## TASK INSTRUCTIONS:
Print every line of the listing exactly, please.
--
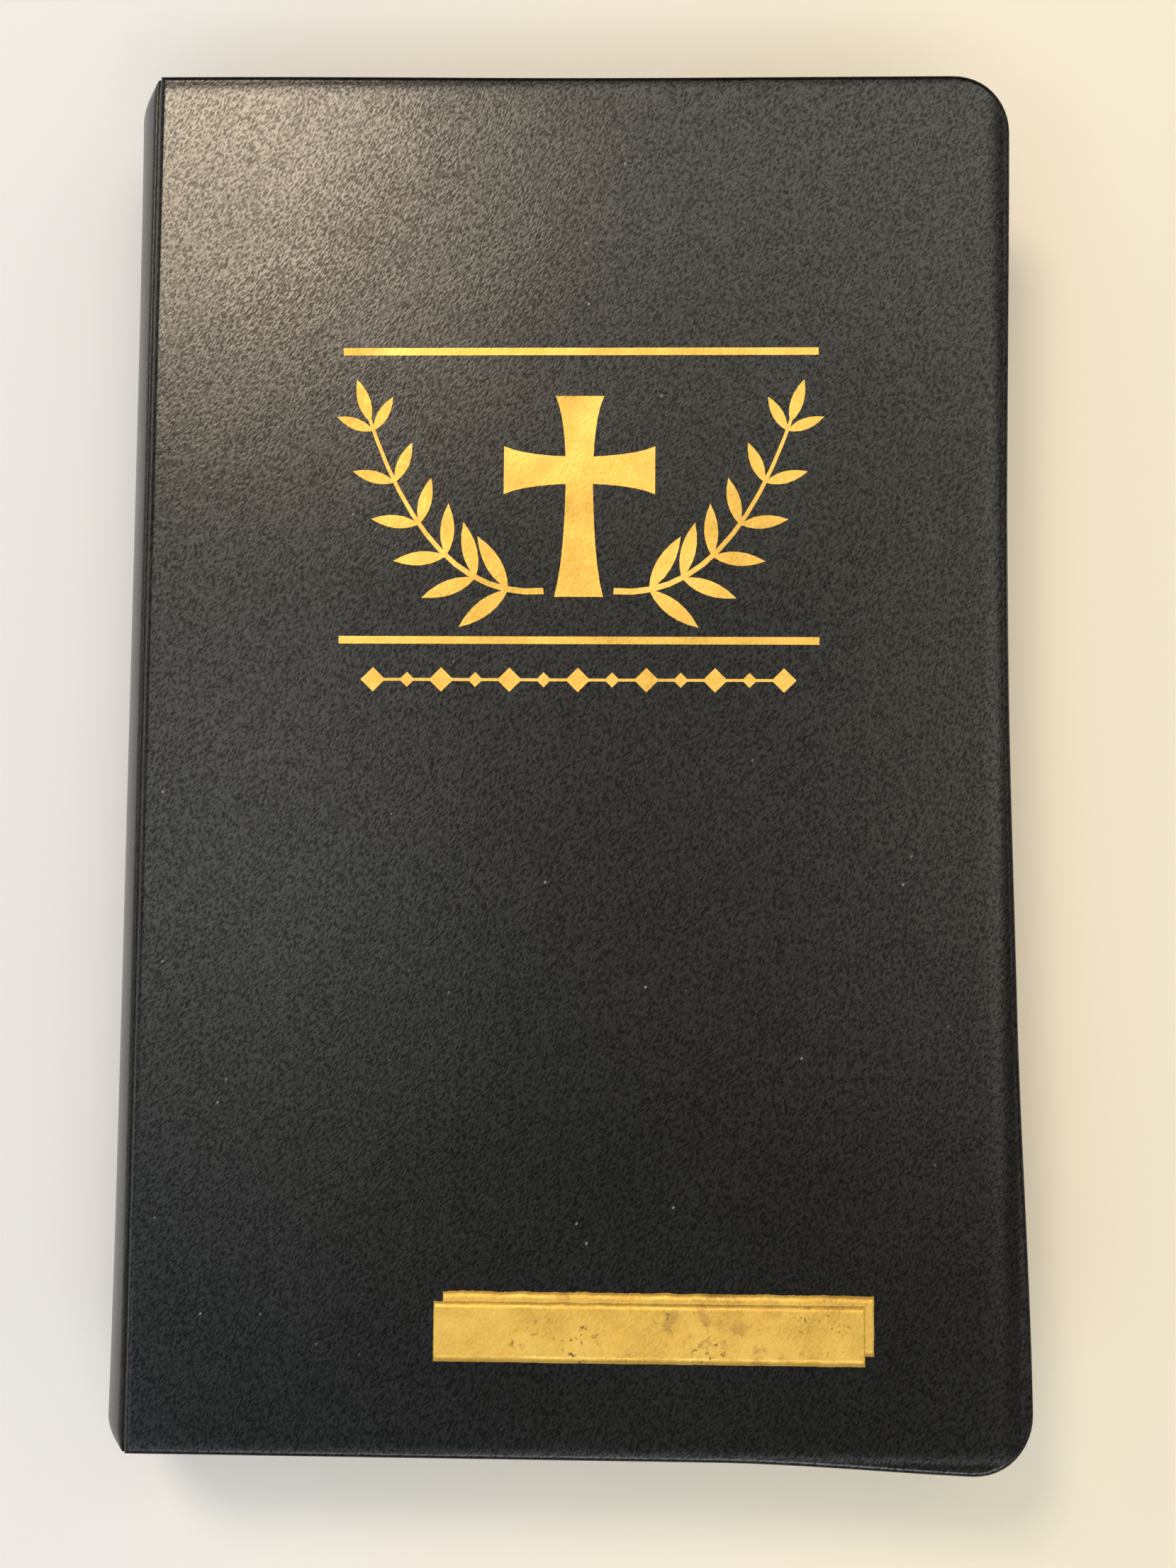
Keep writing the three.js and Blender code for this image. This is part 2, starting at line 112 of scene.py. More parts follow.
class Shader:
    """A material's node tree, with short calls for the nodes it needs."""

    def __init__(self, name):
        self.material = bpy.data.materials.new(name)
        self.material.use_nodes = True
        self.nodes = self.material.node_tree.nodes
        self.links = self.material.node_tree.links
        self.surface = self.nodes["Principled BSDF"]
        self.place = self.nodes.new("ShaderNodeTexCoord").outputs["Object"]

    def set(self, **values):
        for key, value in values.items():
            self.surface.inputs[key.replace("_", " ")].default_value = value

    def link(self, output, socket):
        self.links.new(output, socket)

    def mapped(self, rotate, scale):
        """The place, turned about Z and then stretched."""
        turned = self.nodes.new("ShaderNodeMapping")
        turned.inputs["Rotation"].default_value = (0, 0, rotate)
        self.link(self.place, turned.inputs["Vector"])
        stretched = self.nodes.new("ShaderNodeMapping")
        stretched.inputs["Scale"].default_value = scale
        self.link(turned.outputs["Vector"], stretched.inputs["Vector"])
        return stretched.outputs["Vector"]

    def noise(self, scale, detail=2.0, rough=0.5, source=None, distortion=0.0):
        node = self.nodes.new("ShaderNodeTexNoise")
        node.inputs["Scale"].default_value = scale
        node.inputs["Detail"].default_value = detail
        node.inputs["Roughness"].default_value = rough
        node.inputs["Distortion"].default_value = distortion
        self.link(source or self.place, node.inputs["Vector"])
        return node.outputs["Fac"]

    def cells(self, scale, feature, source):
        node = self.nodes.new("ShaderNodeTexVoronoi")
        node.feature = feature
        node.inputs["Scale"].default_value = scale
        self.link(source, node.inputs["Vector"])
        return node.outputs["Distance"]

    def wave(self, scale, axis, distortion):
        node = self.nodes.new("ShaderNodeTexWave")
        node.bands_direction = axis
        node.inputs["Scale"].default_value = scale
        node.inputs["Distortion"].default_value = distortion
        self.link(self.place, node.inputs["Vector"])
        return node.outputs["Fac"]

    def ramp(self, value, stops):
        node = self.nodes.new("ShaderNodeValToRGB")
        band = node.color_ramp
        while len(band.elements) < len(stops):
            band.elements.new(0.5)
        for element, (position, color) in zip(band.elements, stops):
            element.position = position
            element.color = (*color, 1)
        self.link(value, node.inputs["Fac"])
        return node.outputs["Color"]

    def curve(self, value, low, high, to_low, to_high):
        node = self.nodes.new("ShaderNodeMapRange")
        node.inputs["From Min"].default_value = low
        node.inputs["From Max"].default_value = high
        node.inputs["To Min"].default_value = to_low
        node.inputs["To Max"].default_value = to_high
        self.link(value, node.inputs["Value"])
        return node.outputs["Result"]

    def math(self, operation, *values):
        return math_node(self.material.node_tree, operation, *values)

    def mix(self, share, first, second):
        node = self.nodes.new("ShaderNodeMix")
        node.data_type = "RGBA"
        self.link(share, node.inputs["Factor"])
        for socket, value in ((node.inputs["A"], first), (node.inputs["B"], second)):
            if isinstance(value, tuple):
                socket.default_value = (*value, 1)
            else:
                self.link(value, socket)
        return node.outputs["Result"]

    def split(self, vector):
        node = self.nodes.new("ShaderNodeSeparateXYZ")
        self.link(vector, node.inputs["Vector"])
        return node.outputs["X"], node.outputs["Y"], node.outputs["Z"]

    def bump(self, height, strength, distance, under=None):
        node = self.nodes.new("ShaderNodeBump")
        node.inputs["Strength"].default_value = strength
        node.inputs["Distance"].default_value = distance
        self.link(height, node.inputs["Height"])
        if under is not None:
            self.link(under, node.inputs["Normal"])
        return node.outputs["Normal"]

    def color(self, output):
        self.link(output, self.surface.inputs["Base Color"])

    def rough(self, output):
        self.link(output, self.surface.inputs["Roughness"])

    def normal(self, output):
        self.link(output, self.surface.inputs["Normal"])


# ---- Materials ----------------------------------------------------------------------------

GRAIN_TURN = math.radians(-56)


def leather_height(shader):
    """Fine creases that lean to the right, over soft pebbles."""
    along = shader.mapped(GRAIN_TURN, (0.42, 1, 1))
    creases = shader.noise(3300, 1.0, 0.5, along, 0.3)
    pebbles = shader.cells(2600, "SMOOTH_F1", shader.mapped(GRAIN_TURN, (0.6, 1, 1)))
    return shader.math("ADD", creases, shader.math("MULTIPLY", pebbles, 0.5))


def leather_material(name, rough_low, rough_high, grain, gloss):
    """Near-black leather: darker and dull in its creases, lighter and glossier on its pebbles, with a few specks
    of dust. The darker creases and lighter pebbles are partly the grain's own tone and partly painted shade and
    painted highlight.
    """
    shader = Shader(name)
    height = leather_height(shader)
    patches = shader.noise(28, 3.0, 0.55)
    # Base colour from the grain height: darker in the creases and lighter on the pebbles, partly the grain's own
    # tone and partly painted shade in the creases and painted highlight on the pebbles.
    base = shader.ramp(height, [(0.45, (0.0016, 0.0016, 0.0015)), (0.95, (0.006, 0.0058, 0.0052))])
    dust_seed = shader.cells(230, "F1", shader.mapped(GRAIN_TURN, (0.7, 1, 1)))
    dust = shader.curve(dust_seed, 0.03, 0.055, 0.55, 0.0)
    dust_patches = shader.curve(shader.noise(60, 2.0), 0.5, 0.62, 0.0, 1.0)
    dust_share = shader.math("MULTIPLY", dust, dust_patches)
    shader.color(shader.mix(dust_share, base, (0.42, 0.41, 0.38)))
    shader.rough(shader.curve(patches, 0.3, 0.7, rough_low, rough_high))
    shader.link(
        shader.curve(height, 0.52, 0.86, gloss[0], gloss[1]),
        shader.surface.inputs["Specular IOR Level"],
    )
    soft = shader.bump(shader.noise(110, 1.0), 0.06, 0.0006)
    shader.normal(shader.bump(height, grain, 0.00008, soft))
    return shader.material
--
## EXERCISE SOLUTION:
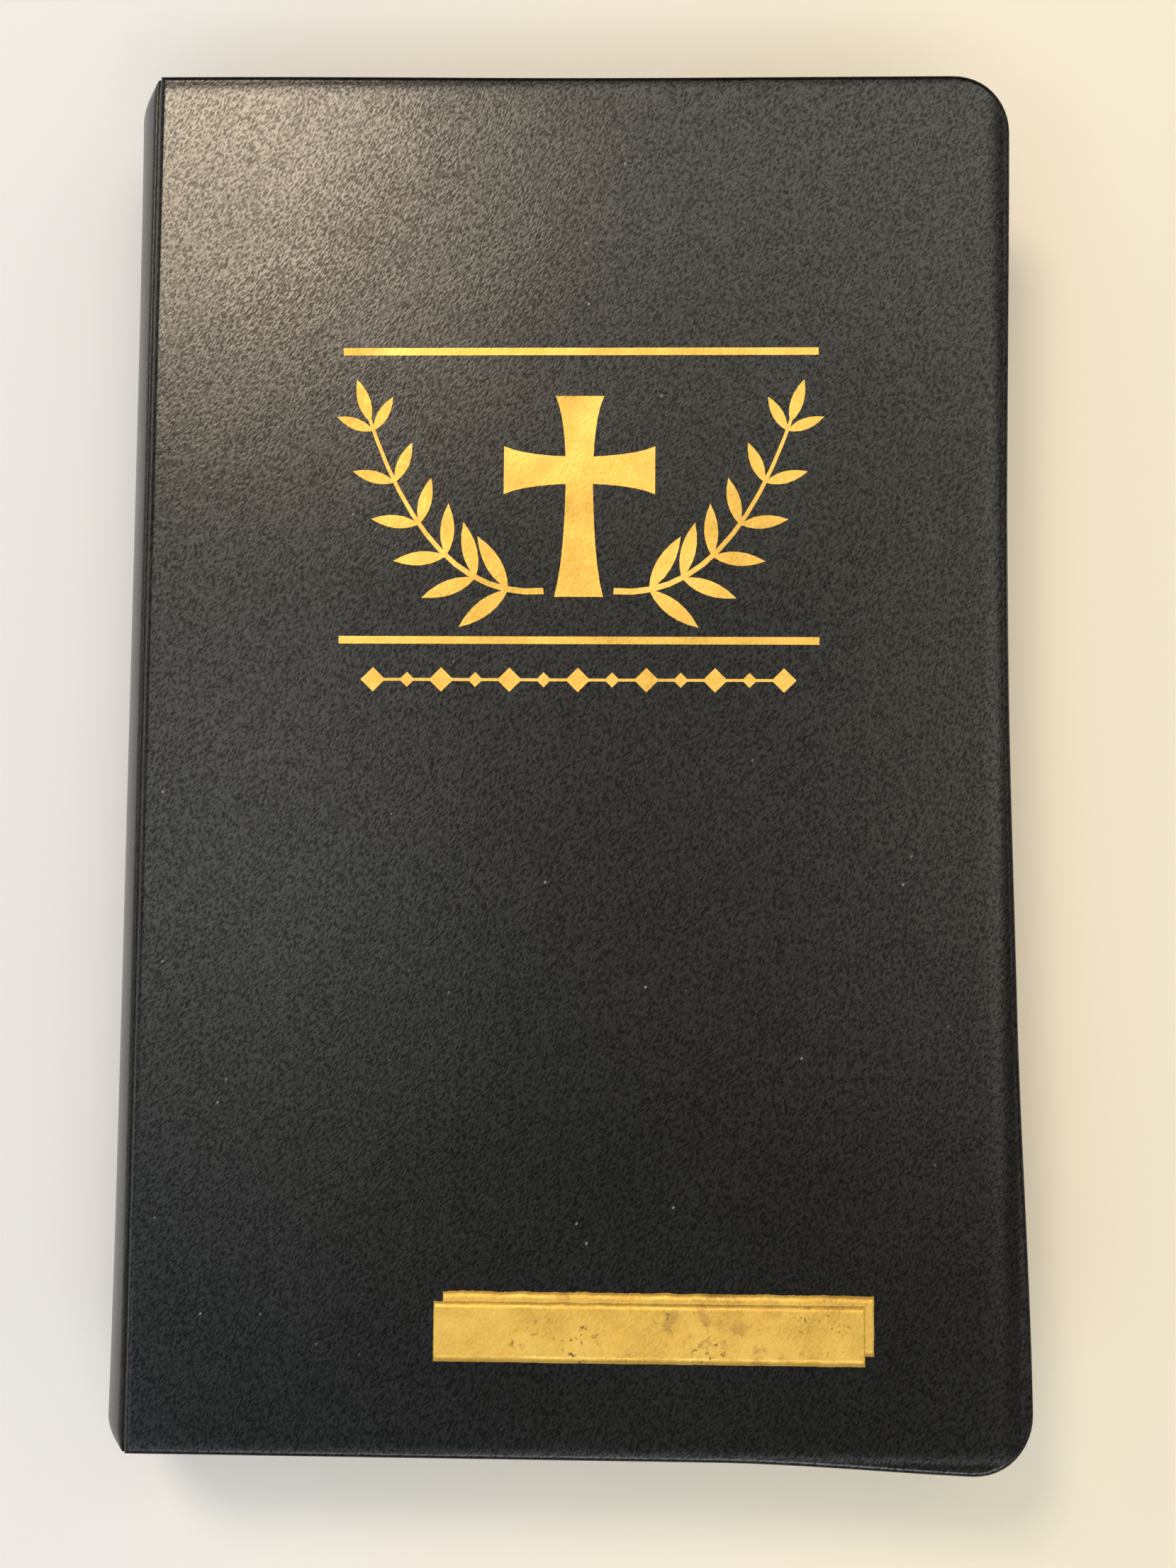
Keep writing the three.js and Blender code for this image. This is part 2, starting at line 112 of scene.py. More parts follow.
class Shader:
    """A material's node tree, with short calls for the nodes it needs."""

    def __init__(self, name):
        self.material = bpy.data.materials.new(name)
        self.material.use_nodes = True
        self.nodes = self.material.node_tree.nodes
        self.links = self.material.node_tree.links
        self.surface = self.nodes["Principled BSDF"]
        self.place = self.nodes.new("ShaderNodeTexCoord").outputs["Object"]

    def set(self, **values):
        for key, value in values.items():
            self.surface.inputs[key.replace("_", " ")].default_value = value

    def link(self, output, socket):
        self.links.new(output, socket)

    def mapped(self, rotate, scale):
        """The place, turned about Z and then stretched."""
        turned = self.nodes.new("ShaderNodeMapping")
        turned.inputs["Rotation"].default_value = (0, 0, rotate)
        self.link(self.place, turned.inputs["Vector"])
        stretched = self.nodes.new("ShaderNodeMapping")
        stretched.inputs["Scale"].default_value = scale
        self.link(turned.outputs["Vector"], stretched.inputs["Vector"])
        return stretched.outputs["Vector"]

    def noise(self, scale, detail=2.0, rough=0.5, source=None, distortion=0.0):
        node = self.nodes.new("ShaderNodeTexNoise")
        node.inputs["Scale"].default_value = scale
        node.inputs["Detail"].default_value = detail
        node.inputs["Roughness"].default_value = rough
        node.inputs["Distortion"].default_value = distortion
        self.link(source or self.place, node.inputs["Vector"])
        return node.outputs["Fac"]

    def cells(self, scale, feature, source):
        node = self.nodes.new("ShaderNodeTexVoronoi")
        node.feature = feature
        node.inputs["Scale"].default_value = scale
        self.link(source, node.inputs["Vector"])
        return node.outputs["Distance"]

    def wave(self, scale, axis, distortion):
        node = self.nodes.new("ShaderNodeTexWave")
        node.bands_direction = axis
        node.inputs["Scale"].default_value = scale
        node.inputs["Distortion"].default_value = distortion
        self.link(self.place, node.inputs["Vector"])
        return node.outputs["Fac"]

    def ramp(self, value, stops):
        node = self.nodes.new("ShaderNodeValToRGB")
        band = node.color_ramp
        while len(band.elements) < len(stops):
            band.elements.new(0.5)
        for element, (position, color) in zip(band.elements, stops):
            element.position = position
            element.color = (*color, 1)
        self.link(value, node.inputs["Fac"])
        return node.outputs["Color"]

    def curve(self, value, low, high, to_low, to_high):
        node = self.nodes.new("ShaderNodeMapRange")
        node.inputs["From Min"].default_value = low
        node.inputs["From Max"].default_value = high
        node.inputs["To Min"].default_value = to_low
        node.inputs["To Max"].default_value = to_high
        self.link(value, node.inputs["Value"])
        return node.outputs["Result"]

    def math(self, operation, *values):
        return math_node(self.material.node_tree, operation, *values)

    def mix(self, share, first, second):
        node = self.nodes.new("ShaderNodeMix")
        node.data_type = "RGBA"
        self.link(share, node.inputs["Factor"])
        for socket, value in ((node.inputs["A"], first), (node.inputs["B"], second)):
            if isinstance(value, tuple):
                socket.default_value = (*value, 1)
            else:
                self.link(value, socket)
        return node.outputs["Result"]

    def split(self, vector):
        node = self.nodes.new("ShaderNodeSeparateXYZ")
        self.link(vector, node.inputs["Vector"])
        return node.outputs["X"], node.outputs["Y"], node.outputs["Z"]

    def bump(self, height, strength, distance, under=None):
        node = self.nodes.new("ShaderNodeBump")
        node.inputs["Strength"].default_value = strength
        node.inputs["Distance"].default_value = distance
        self.link(height, node.inputs["Height"])
        if under is not None:
            self.link(under, node.inputs["Normal"])
        return node.outputs["Normal"]

    def color(self, output):
        self.link(output, self.surface.inputs["Base Color"])

    def rough(self, output):
        self.link(output, self.surface.inputs["Roughness"])

    def normal(self, output):
        self.link(output, self.surface.inputs["Normal"])


# ---- Materials ----------------------------------------------------------------------------

GRAIN_TURN = math.radians(-56)


def leather_height(shader):
    """Fine creases that lean to the right, over soft pebbles."""
    along = shader.mapped(GRAIN_TURN, (0.42, 1, 1))
    creases = shader.noise(3300, 1.0, 0.5, along, 0.3)
    pebbles = shader.cells(2600, "SMOOTH_F1", shader.mapped(GRAIN_TURN, (0.6, 1, 1)))
    return shader.math("ADD", creases, shader.math("MULTIPLY", pebbles, 0.5))


def leather_material(name, rough_low, rough_high, grain, gloss):
    """Near-black leather: darker and dull in its creases, lighter and glossier on its pebbles, with a few specks
    of dust. The darker creases and lighter pebbles are partly the grain's own tone and partly painted shade and
    painted highlight.
    """
    shader = Shader(name)
    height = leather_height(shader)
    patches = shader.noise(28, 3.0, 0.55)
    # Base colour from the grain height: darker in the creases and lighter on the pebbles, partly the grain's own
    # tone and partly painted shade in the creases and painted highlight on the pebbles.
    base = shader.ramp(height, [(0.45, (0.0016, 0.0016, 0.0015)), (0.95, (0.006, 0.0058, 0.0052))])
    dust_seed = shader.cells(230, "F1", shader.mapped(GRAIN_TURN, (0.7, 1, 1)))
    dust = shader.curve(dust_seed, 0.03, 0.055, 0.55, 0.0)
    dust_patches = shader.curve(shader.noise(60, 2.0), 0.5, 0.62, 0.0, 1.0)
    dust_share = shader.math("MULTIPLY", dust, dust_patches)
    shader.color(shader.mix(dust_share, base, (0.42, 0.41, 0.38)))
    shader.rough(shader.curve(patches, 0.3, 0.7, rough_low, rough_high))
    shader.link(
        shader.curve(height, 0.52, 0.86, gloss[0], gloss[1]),
        shader.surface.inputs["Specular IOR Level"],
    )
    soft = shader.bump(shader.noise(110, 1.0), 0.06, 0.0006)
    shader.normal(shader.bump(height, grain, 0.00008, soft))
    return shader.material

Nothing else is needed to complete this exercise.